Ultimately, police were summoned and Ali was forced to lower the crane. Nevertheless, he still ended the day on a high note. The stunt only cost him the equivalent of $86, he wasn't cited or fined by the authorities, and his team won 5-0.
Potential Preaching Angles: If it means something to you, you'll get creative to make sure you don't miss out. Sometimes God's blessing comes to those willing to go to extremes.
Source: TIME Staff, "Banned Fan Goes to Great Lengths to Watch Soccer Game by Renting a Crane," MSN News (5-02-18)
The Boys In The Boat tells the story of how nine underdogs, working-class boys from Washington, upset the elite rowers of the Ivy League and then went on to defeat Adolf Hider's rowers to win gold at the 1936 Berlin Olympics. Their whole strategy depended on teamwork.
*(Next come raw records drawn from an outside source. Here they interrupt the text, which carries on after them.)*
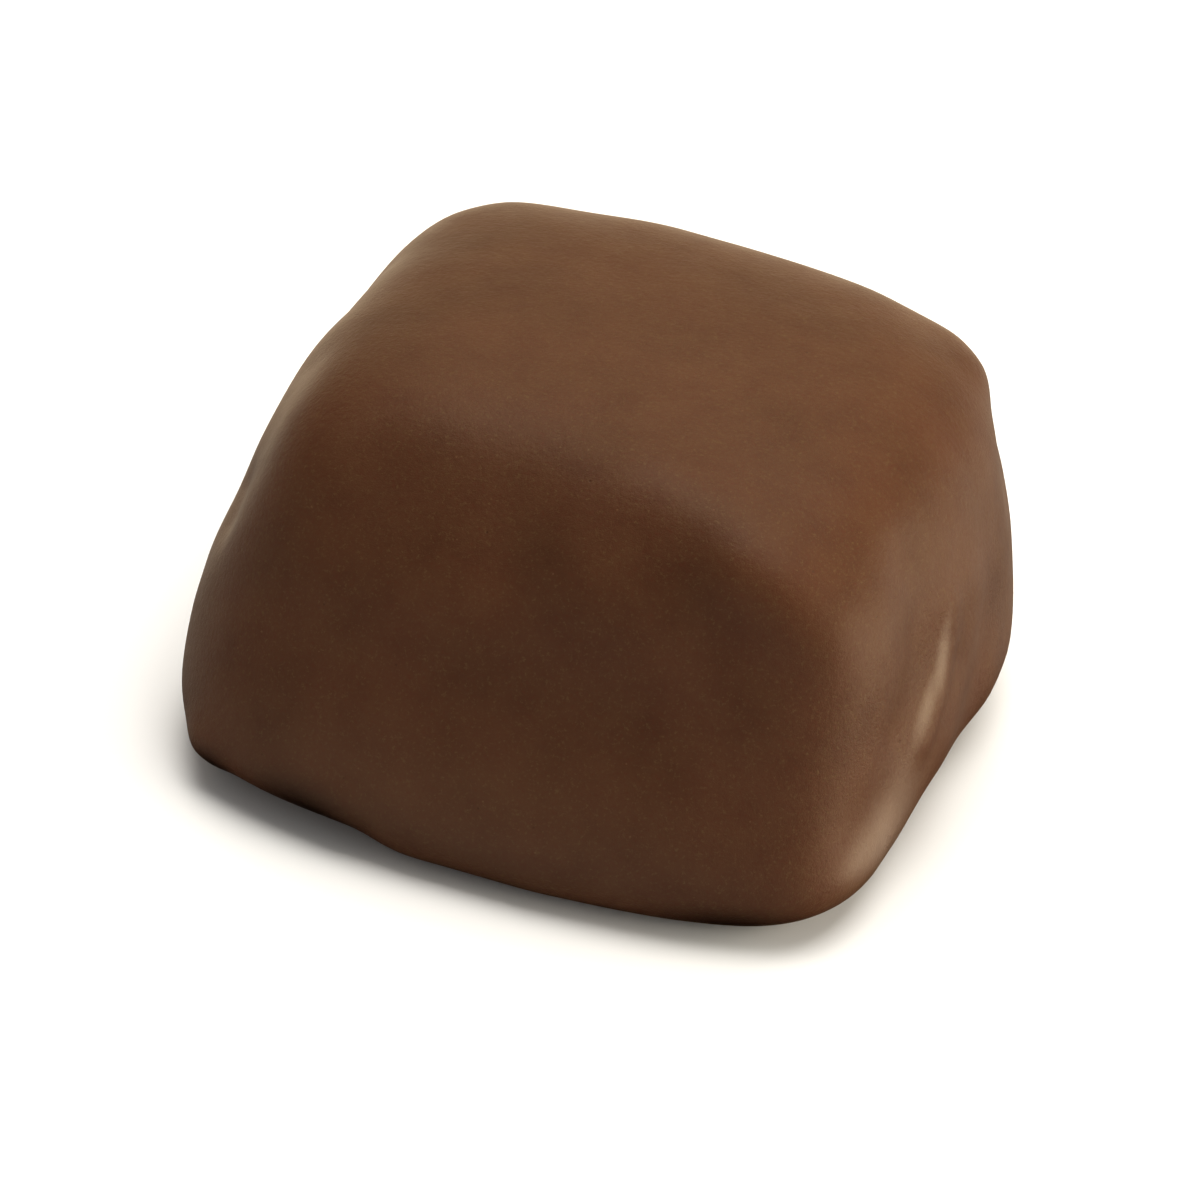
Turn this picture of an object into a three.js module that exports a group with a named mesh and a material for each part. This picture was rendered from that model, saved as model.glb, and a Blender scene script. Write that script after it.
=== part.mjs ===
// A milk chocolate square: one dipped sweet, a soft cornered block with sloping walls,
// a crowned top, a tucked-in foot and a slumped fold in the coating of its right wall.
//
// Lengths are millimetres and angles are degrees. +Z is up, +X is to the right and -Y is
// the front. The sweet stands on z = 0, with the middle of its box over the origin.

import * as THREE from 'three';
import { mergeVertices } from 'three/addons/utils/BufferGeometryUtils.js';

// ---- Driving dimensions ----------------------------------------------------------------

const NODE_NAME = 'chocolate_square';

// Every reach is measured from this middle, which lies inside the block above the table.
const MIDDLE_HEIGHT = 6.8;

// A wall faces its bearing, counted from +X towards +Y, leans back by its lean, and would be
// a flat plane at its reach from the middle if the block had sharp edges.
const WALLS = {
  right: { bearing: 1.5, lean: 5, reach: 15.3 },
  back: { bearing: 89, lean: 12, reach: 15.7 },
  left: { bearing: 180.5, lean: 9, reach: 14.9 },
  front: { bearing: 270, lean: 16, reach: 14.3 },
};

// The top tips very slightly to the right and back.
const TOP = { slopeX: 0.01, slopeY: 0.02, reach: 10.8 };

// The round underside would reach this far below the table, where the block is flat instead.
const UNDERSIDE_DEPTH = 0.9;

// The higher these are, the squarer the upright corners and the upper and lower rims.
const CORNER_SQUARENESS = 3.7;
const RIM_SQUARENESS = 4.2;

// The rounded foot meets the flat underside over this height.
const FOOT_BLEND = 0.15;

// Bulges, folds and hollows of the coating. Each moves the surface by its shift along its
// path, and the move fades away from the path over its spread.
const SWELLS = {
  nearFootCorner: { path: [[14.4, -11.4, 1.6], [13.4, -12.5, 1.6]], spread: 2.4, shift: [0.3, -0.4, 0] },
  frontFootBow: { path: [[-2, -15.2, 0.8], [2, -15.2, 0.8]], spread: 3.2, shift: [0, -0.38, 0] },
  frontLeftTuck: { path: [[-10.4, -14.2, 0.3], [-5.6, -15, 0.2]], spread: 1.7, shift: [0, 0.62, 0] },
  frontLeftFoot: { path: [[-13.2, -13.4, 1.4], [-12.2, -13.9, 1.4]], spread: 1.3, shift: [-0.05, -0.2, 0] },
  frontLeftLip: {
    path: [[-12.4, -13.2, 1.9], [-9.5, -14.4, 2.1], [-5.6, -15.2, 2.2]],
    spread: 1,
    shift: [-0.06, -0.36, 0],
  },
  nearCornerTuck: {
    path: [[13.4, -13.2, 0], [14.8, -12, 0], [15.4, -8, 0]],
    spread: 1.1,
    shift: [-0.25, 0.05, 0],
  },
  leftWallBulge: { path: [[-14.6, -8.7, 6.4], [-14.6, -7.9, 7.2]], spread: 2.4, shift: [-0.22, -0.1, 0] },
  leftWallWaist: { path: [[-13.9, -8.2, 9.4], [-13.9, -7.2, 10.2]], spread: 1.2, shift: [0.26, 0.08, 0] },
  leftRimWaist: { path: [[-12.9, -4, 14.3], [-13.4, -7.7, 11.8]], spread: 2.1, shift: [0.26, 0.05, -0.05] },
  leftRimDip: { path: [[-13.3, 2.5, 14.2], [-13.3, 4.5, 14.2]], spread: 2.3, shift: [0.25, 0, -0.1] },
  backLeftCrest: { path: [[-10.7, 9.2, 15.3], [-9.7, 10.4, 15.3]], spread: 2.5, shift: [-0.15, 0.2, 0.25] },
  backRim: {
    path: [[-2, 11.8, 15.8], [3, 11.8, 15.6], [6, 11.6, 15.2]],
    spread: 3,
    shift: [0, 0.15, 0.18],
  },
  farRightCrest: { path: [[10.5, 11.3, 14.2], [11.5, 10.5, 14.2]], spread: 1.9, shift: [0.35, 0.22, 0.22] },
  farRightWaist: { path: [[13.7, 10, 11.6], [14.1, 9.2, 10.8]], spread: 2.1, shift: [-0.36, -0.12, 0] },
  rightFarBulge: { path: [[15, 5.5, 8.5], [15.2, 4.5, 5]], spread: 3, shift: [0.16, 0, 0] },
  rightFootBulge: { path: [[15.2, 5, 2.5], [15.2, 7, 2.5]], spread: 2.4, shift: [0.28, 0, 0] },
  rightFootWaist: { path: [[15.5, -5, 2.2], [15.5, -3.4, 2.2]], spread: 2.4, shift: [-0.2, 0, 0] },
  rightHollow: {
    path: [[13.6, -4.6, 13.3], [14.3, -4.8, 11.8], [14.7, -5.4, 9.6], [14.9, -6.8, 7.4]],
    spread: 1.75,
    shift: [-0.43, 0.05, 0],
  },
  rightFold: {
    path: [[15.4, -2, 10.6], [15.6, -2.3, 9.2], [15.6, -3.3, 7.8], [15.4, -5.2, 6]],
    spread: 0.85,
    shift: [0.26, 0, 0],
  },
  nearFootFlare: { path: [[15.3, -6, 1.5], [15, -8.8, 1.5]], spread: 2.1, shift: [0.2, 0, 0] },
  nearFootWaist: { path: [[15.3, -9, 4.9], [15, -10.6, 4.7]], spread: 2, shift: [-0.35, 0, 0] },
  rightBulge: {
    path: [[15.2, 0.4, 9.6], [15.4, -0.4, 7.2], [15.4, -2.6, 4.8]],
    spread: 2.4,
    shift: [0.44, 0, 0],
  },
  nearEdge: {
    path: [[12.9, -10.6, 12], [13.6, -11.4, 9], [14.2, -11.8, 5]],
    spread: 3,
    shift: [0.27, -0.36, 0],
  },
  blobRidge: { path: [[12.9, -8.6, 13.5], [13.9, -9.4, 10.8]], spread: 2, shift: [0.12, -0.02, 0.05] },
  nearRimCorner: {
    path: [[8.5, -10.7, 14.9], [10.6, -10.6, 14.1], [12.4, -9.9, 13.2]],
    spread: 2,
    shift: [0.1, -0.3, 0.25],
  },
  frontRimHollow: {
    path: [[2.5, -11.6, 15.2], [6, -11.8, 14.6], [9.5, -11.9, 13]],
    spread: 2.2,
    shift: [0, 0.12, -0.08],
  },
  frontRimCrest: {
    path: [[3.6, -8.7, 17], [7, -9.2, 16.4], [10, -9.9, 15]],
    spread: 2.4,
    shift: [0, -0.25, 0.35],
  },
  frontHollow: { path: [[-9, -13.4, 10.2], [7, -13.4, 10.2]], spread: 4, shift: [0, 0.55, 0] },
  frontLeftSag: { path: [[-6.8, -10.8, 14.8], [-2.2, -10.9, 15.5]], spread: 2.5, shift: [0, 0.4, -0.58] },
  frontLeftHollow: { path: [[-8, -12.1, 12.9], [-1, -12.2, 13.5]], spread: 2.2, shift: [0, 0.42, -0.15] },
};

// The box whose surface grid is drawn out onto the block, and its number of cells.
const GRID_BOX = { width: 28, depth: 28, height: 17.6 };
const CELLS = { across: 30, upright: 19 };

const MILK_CHOCOLATE = { color: 0x5b3c29, roughness: 0.42, metalness: 0 };

// ---- The rounded block -----------------------------------------------------------------

function wallNormal({ bearing, lean }) {
  const turn = THREE.MathUtils.degToRad(bearing);
  const rise = THREE.MathUtils.degToRad(lean);
  const flat = Math.cos(rise);
  return new THREE.Vector3(Math.cos(turn) * flat, Math.sin(turn) * flat, Math.sin(rise));
}

const WALL_PLANES = Object.values(WALLS).map((wall) => ({
  normal: wallNormal(wall),
  reach: wall.reach,
}));
const TOP_PLANE = {
  normal: new THREE.Vector3(TOP.slopeX, TOP.slopeY, 1).normalize(),
  reach: TOP.reach,
};
const UNDERSIDE_PLANE = {
  normal: new THREE.Vector3(0, 0, -1),
  reach: MIDDLE_HEIGHT + UNDERSIDE_DEPTH,
};

// How strongly a plane cuts off a ray from the middle: 0 behind it, 1 / distance in front.
function pull(plane, direction) {
  return Math.max(0, direction.dot(plane.normal) / plane.reach);
}

// A smooth largest value: the planes meet in rounded edges instead of sharp ones.
function blendPulls(pulls, squareness) {
  const sum = pulls.reduce((total, value) => total + value ** squareness, 0);
  return sum ** (1 / squareness);
}

function reachAlong(direction) {
  const walls = blendPulls(WALL_PLANES.map((plane) => pull(plane, direction)), CORNER_SQUARENESS);
  const top = pull(TOP_PLANE, direction);
  const underside = pull(UNDERSIDE_PLANE, direction);
  return 1 / blendPulls([walls, top, underside], RIM_SQUARENESS);
}

// ---- The swells of the coating ---------------------------------------------------------

function distanceToPath(point, path) {
  const nearest = new THREE.Vector3();
  let distance = Infinity;
  for (let i = 1; i < path.length; i += 1) {
    new THREE.Line3(path[i - 1], path[i]).closestPointToPoint(point, true, nearest);
    distance = Math.min(distance, point.distanceTo(nearest));
  }
  return distance;
}

const SWELL_LIST = Object.values(SWELLS).map(({ path, spread, shift }) => ({
  path: path.map((corner) => new THREE.Vector3(...corner)),
  spread,
  shift: new THREE.Vector3(...shift),
}));

function swellAt(point) {
  const move = new THREE.Vector3();
  for (const { path, spread, shift } of SWELL_LIST) {
    const fade = Math.exp(-((distanceToPath(point, path) / spread) ** 2));
    move.addScaledVector(shift, fade);
  }
  return move;
}

// ---- The flat underside ----------------------------------------------------------------

// Heights below the table become 0, and the foot rounds into that flat without a crease.
function settledHeight(height) {
  if (height <= -FOOT_BLEND) return 0;
  if (height >= FOOT_BLEND) return height;
  return (height + FOOT_BLEND) ** 2 / (4 * FOOT_BLEND);
}

// ---- The sweet -------------------------------------------------------------------------

function drawOutPoint(gridPoint) {
  const direction = gridPoint.clone();
  direction.z += GRID_BOX.height / 2 - MIDDLE_HEIGHT;
  direction.normalize();
  const point = direction.clone().multiplyScalar(reachAlong(direction));
  point.z += MIDDLE_HEIGHT;
  point.add(swellAt(point));
  point.z = settledHeight(point.z);
  return point;
}

function chocolateGeometry() {
  const { width, depth, height } = GRID_BOX;
  const box = new THREE.BoxGeometry(
    width, depth, height, CELLS.across, CELLS.across, CELLS.upright,
  );
  box.deleteAttribute('normal');
  box.deleteAttribute('uv');
  const geometry = mergeVertices(box);
  const positions = geometry.getAttribute('position');
  const gridPoint = new THREE.Vector3();
  for (let i = 0; i < positions.count; i += 1) {
    const { x, y, z } = drawOutPoint(gridPoint.fromBufferAttribute(positions, i));
    positions.setXYZ(i, x, y, z);
  }
  geometry.computeBoundingBox();
  const middle = geometry.boundingBox.getCenter(new THREE.Vector3());
  geometry.translate(-middle.x, -middle.y, 0);
  geometry.computeVertexNormals();
  return geometry;
}

const sweet = new THREE.Group();
const block = new THREE.Mesh(
  chocolateGeometry(),
  new THREE.MeshStandardMaterial(MILK_CHOCOLATE),
);
block.name = NODE_NAME;
sweet.add(block);

export default sweet;
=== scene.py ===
"""A milk chocolate square, dipped and set, on a pale table in soft studio light.

The sweet is drawn by one Geometry Nodes tree: a grid on a box is drawn out onto a rounded
block, the coating's folds and hollows are pushed in or out along short paths, and the slow
unevenness of a hand-dipped coating is laid over it. Its sizes are millimetres and degrees.
Blender's own units are metres, so the tree ends by scaling by MILLIMETRE.
"""

import math

import bpy
from mathutils import Matrix, Vector


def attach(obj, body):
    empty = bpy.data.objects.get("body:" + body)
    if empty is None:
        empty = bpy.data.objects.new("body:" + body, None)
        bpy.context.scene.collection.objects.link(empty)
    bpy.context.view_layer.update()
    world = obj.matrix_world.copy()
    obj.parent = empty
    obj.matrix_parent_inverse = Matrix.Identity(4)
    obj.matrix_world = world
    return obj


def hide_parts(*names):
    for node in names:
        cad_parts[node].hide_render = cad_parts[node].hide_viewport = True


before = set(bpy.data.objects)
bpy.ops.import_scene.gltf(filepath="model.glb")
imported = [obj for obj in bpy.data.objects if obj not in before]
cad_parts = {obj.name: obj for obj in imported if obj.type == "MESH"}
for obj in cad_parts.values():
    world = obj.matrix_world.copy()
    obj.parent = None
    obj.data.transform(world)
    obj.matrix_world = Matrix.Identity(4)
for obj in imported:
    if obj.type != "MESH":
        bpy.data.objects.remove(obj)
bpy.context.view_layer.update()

MILLIMETRE = 0.001  # in metres
NODE = "chocolate_square"
BODY = "root"

# ---- Sizes of the sweet, in millimetres and degrees ------------------------------------------

MIDDLE_HEIGHT = 6.8
WALLS = {  # bearing from +X towards +Y, lean back from upright, reach from the middle
    "Right": {"bearing": 1.5, "lean": 5, "reach": 15.3},
    "Back": {"bearing": 89, "lean": 12, "reach": 15.7},
    "Left": {"bearing": 180.5, "lean": 9, "reach": 14.9},
    "Front": {"bearing": 270, "lean": 16, "reach": 14.3},
}
TOP_FACING = (0.01, 0.02, 1)
TOP_REACH = 10.8
UNDERSIDE_FACING = (0, 0, -1)
UNDERSIDE_DEPTH = 0.9  # how far below the table the round underside would reach
CORNER_SQUARENESS = 3.7
RIM_SQUARENESS = 4.2
FOOT_BLEND = 0.15

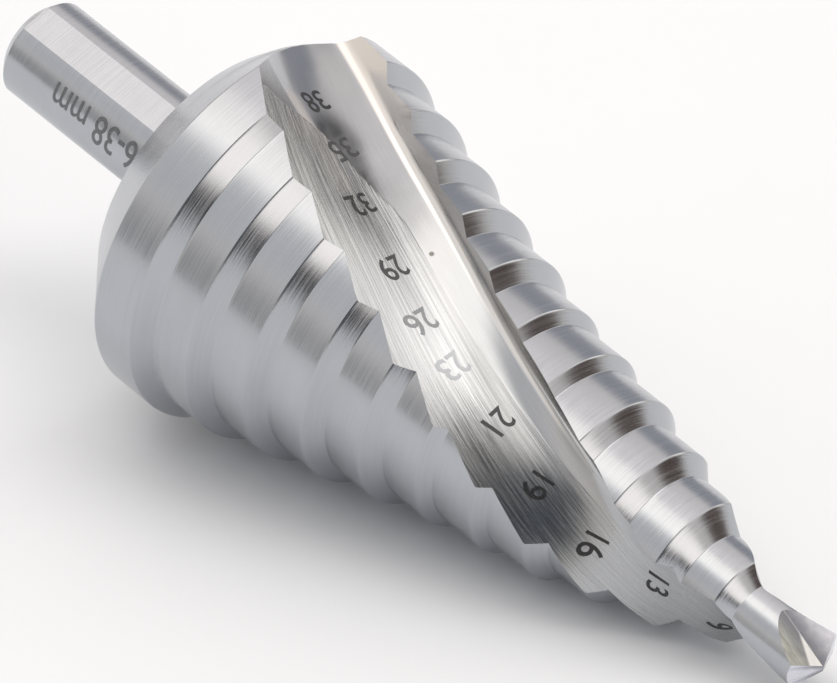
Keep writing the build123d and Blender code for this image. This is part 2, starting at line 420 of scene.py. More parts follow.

The author of the story, David James Brown, describes the teamwork involved in rowing:
There is a thing that sometimes happens in rowing that is hard to achieve and hard to define. … It's called "swing." It only happens when all eight oarsmen are rowing in such perfect unison that no single action by any one is out of synch with those of all the others. … Sixteen arms must begin to pull, sixteen knees must begin to fold and unfold, eight bodies must begin co slide forward and backward, eight backs must bend and straighten all at once. Each minute action—each subtle turning of wrists—must be mirrored exactly by each oarsman, from one end of the boat to the other. Only then will the boat continue to run, unchecked, fluidly and gracefully between pulls of the oars. Only then will it feel as if the boat is a part of each of them, moving as if on its own. Only then does pain entirely give way to exultation. Rowing then becomes a kind of perfect language. Poetry, that's what a good swing feels like.
Possible Preaching Angles: John Ortberg adds: The crew's mentor, George Pocock, explained to them what he called "the spiritual value of rowing" as "the losing of self entirely to the cooperative effort of the crew as a whole." He explained the strange wonder of how-at the moment you are most sacrificing yourself for others—you are also most fully yourself, more fully alive than you'll ever be again. Pocock added, "When you're rowing well, … its nearing perfection. And when you near perfection, you're touching the Divine."
Source: Daniel James Brown, The Boys in the Boat (Penguin, 2014), pages 161-162
Robert Morgan provides this thought provoking illustration in Moments of Reflection: Reclaiming the Lost Art of Biblical Meditation:
When Harry Truman became president, he worried about losing touch with common, everyday Americans, so he would often go out and be among them. Those were in simpler days, when the president could take a walk like everyone else.
One evening, Truman decided to take a walk down to the Memorial Bridge on the Potomac River. When he grew curious about the mechanism that raised and lowered the bridge, he made his way across the catwalks and came upon the bridge tender, who was eating his evening supper out of a tin bucket. The man showed absolutely no surprise when he looked up and saw the best-known and most powerful man in the world. He just swallowed his food, wiped his mouth, smiled, and said, "You know, Mr. President, I was just thinking of you." According to Truman's biographer, David McCullough, it was a greeting that Truman adored and never forgot.
The Lord adores it when he finds us just thinking about him.